14 June 2017 - According to new research, scientists have found that a number of invasive alien plant species initially introduced as ornamental plants at tourism facilities are now spreading rapidly throughout the Serengeti-Mara ecosystem, posing a major threat to wildlife, including the annual wildebeest and zebra migration as well as a range of other plant and animal species.
Scientists from the Centre for Invasion Biology at the University of Stellenbosch and the Kenya Wildlife Service, writing in the journal Koedoe identified a number of invasive alien plant species in the Masai-Mara National Reserve, many of which have been intentionally introduced into tourism facilities that have now escaped cultivation and are colonising areas far away from any human habitation.
Native grasses and plant species that are essential food for grazing mammals are being displaced by these invaders, threatening one of the greatest wildlife spectacles in the natural world, the Great Migration.
Without urgent interventions scientists predict that the rapid spread of these alien species will convert much of the Serengeti-Mara ecosystem into a “green desert”, significantly reducing wildlife numbers and impacting on tourism and the economy.
Taking advantage of the seasonal conditions, wildlife such as wildebeest, zebras, Grant's gazelle, Thompson's gazelle, eland and impala, migrate across the grasslands in a cyclical pattern between Tanzania and Kenya in search of fresh pastures.
Senior invasive species expert at CABI, Dr Arne Witt explains:
“We need urgent action right now with a series of control programs implemented to reduce the severity of these threats. Failure to act could see the devastation of the Serengeti-Mara ecosystem as we know it.”
“Some of the most aggressive invaders have been intentional introductions to tourism facilities while others are invading the Serengeti-Mara ecosystem from adjacent areas, being moved naturally by wind, water or wildlife.”
Recent surveys undertaken by CABI, in partnership with national agencies, the results of which have recently been published in an Identification Guide, have revealed that there are already more than 160 invasive plant species in eastern Africa.
According to Witt, “Invasive alien plant species cause great damage, not only to the integrity and productivity of ecosystems but also to tourism, a major contributor to the economies of Kenya and Tanzania. Alarmingly these 160 recorded species are only those affecting biodiversity and livestock production. The species that only affect crop production have been excluded.”
“Rampant invasions in the Serengeti-Mara ecosystem will certainly reduce forage production, leading to drastic declines in the populations of wildebeest, zebras and other large grazing mammals. Since wildebeest are a keystone species, this would trigger major changes in the entire ecosystem,” Dr Witt said.
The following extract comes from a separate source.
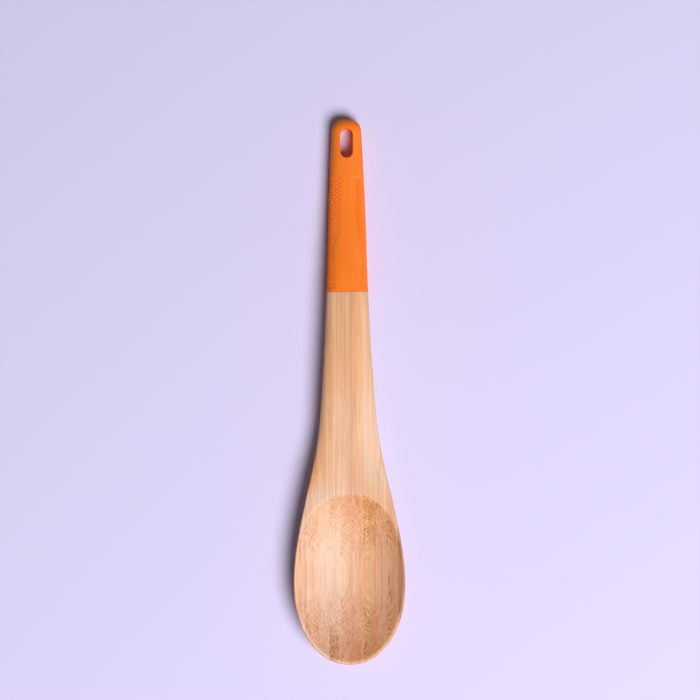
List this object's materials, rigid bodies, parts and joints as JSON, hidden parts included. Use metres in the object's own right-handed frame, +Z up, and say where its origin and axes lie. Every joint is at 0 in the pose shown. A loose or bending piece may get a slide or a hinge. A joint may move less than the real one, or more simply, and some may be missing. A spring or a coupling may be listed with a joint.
{
  "type": "wooden spoon",
  "caption": "Long cooking spoon: oval bowl and neck carved from bamboo laths glued side by side, with a moulded diamond-textured grip and a hang slot.",
  "frame": {"origin": "on the surface the spoon lies on, below the centre of its box", "axes": "+X across the spoon, +Y from the bowl to the grip, +Z up out of the bowl"},
  "size_m": [0.0622, 0.305, 0.0176],
  "materials": {
    "bamboo": "sanded smooth, very lightly oiled",
    "grip": "soft matte with a moulded diamond texture"
  },
  "bodies": {
    "root": {"bamboo_lath_left_1": "bamboo", "bamboo_lath_left_2": "bamboo", "bamboo_lath_left_3": "bamboo", "bamboo_lath_left_4": "bamboo", "bamboo_lath_left_5": "bamboo", "bamboo_lath_right_1": "bamboo", "bamboo_lath_right_2": "bamboo", "bamboo_lath_right_3": "bamboo", "bamboo_lath_right_4": "bamboo", "bamboo_lath_right_5": "bamboo", "grip": "grip"}
  },
  "joints": []
}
Scientists found 212 alien or exotic plant species intentionally introduced into gardens in the Masai-Mara National Reserve and adjoining conservancies. 51 of these had established self-perpetuating populations within the boundaries of tourism facilities and, of these, 23 species were recorded as being invasive within the ecosystem, outside of lodges and away from other human habitation
According to the scientists the six most dangerous species threatening the Serenget-Mara ecosystem, include 'famine weed' (Parthenium hysterophorus), 'devil weed' (Chromolaena odorata), mesquite (Prosopis juliflora), lantana or 'tickberry' (Lantana camara), various cactus species (Opuntia species), and Mexican sunflower (Tithonia diversifolia).
Urgent Intervention Needed
The authors of the article recommend that three key interventions should be implemented as a matter of urgency.
“First, all alien plant species, especially those that are known to be naturalized, invasive or potentially invasive, should be removed from the grounds of tourist facilities. Second, control programs aimed at eliminating outlier populations should be implemented to slow spread. Finally biological control solutions should be implemented wherever possible.” said Dr Witt.
“In carrying out this research, CABI together with other scientists have taken the first step in highlighting the threat of invasive alien species to one of the natural wonders of the world, the Great Migration. The publication illustrates the potential threat to both wildlife and economies of invasive species of plants. The need to act with full policy support and have ongoing active management could not be greater or more urgent.”
By helping to understand and manage the impact of invasive species on farmer livelihoods, CABI is well positioned to help achieve several of the Sustainable Development Goals by 2030. This includes SDG1 No Poverty, SDG2 Zero Hunger, and SDG 15 Life on Land. The latter explicitly calls for the reduction of the impact of invasive alien species on land and water ecosystems.